Modulation Effects of Atmospheric Environmental Conditions on Mesoscale Convective Systems over Tropical Oceans
Abstract
Mesoscale convective systems MCSs play a central role in tropical rainfall and are closely linked to extreme precipitation and large scale variability. However, a quantitative understanding of their environmental controls remains incomplete. In this study, we construct an observational MCS dataset by applying an objective tracking algorithm to satellite and reanalysis data, and examine the climatology of tropical MCSs. We further use a Random Forest model to quantify environmental controls at the monthly scale. The results show pronounced spatial and seasonal variability in tropical MCS activity, closely tied to large scale circulation and moisture availability. Environmental predictors explain up to about 50\% of the variance in monthly MCS frequency and associated precipitation.
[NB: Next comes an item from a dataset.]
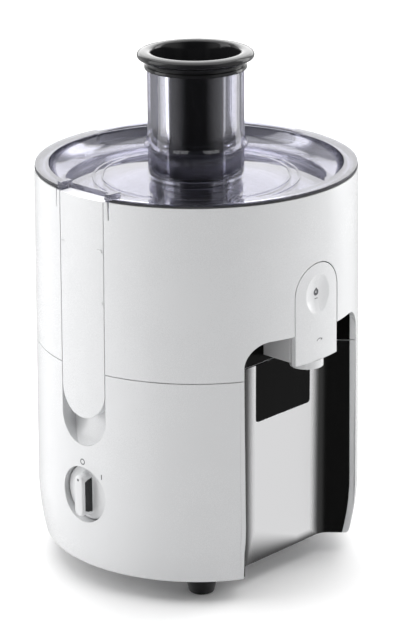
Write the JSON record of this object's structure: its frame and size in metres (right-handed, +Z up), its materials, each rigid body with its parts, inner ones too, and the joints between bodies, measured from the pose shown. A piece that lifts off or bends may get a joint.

Moisture convergence atmospheric instability and column integrated water vapor emerge as the leading controlling factors. Partial dependence analyses reveal clear nonlinear interactions among key predictors. The relative importance of environmental controls also varies with region and season, with thermodynamic factors dominating in some regimes and dynamic factors such as vertical wind shear playing a larger role in others. Overall, this study provides an observationally constrained quantification of environmental controls on tropical MCSs and offers new insight into their variability and potential response to climate variability and change.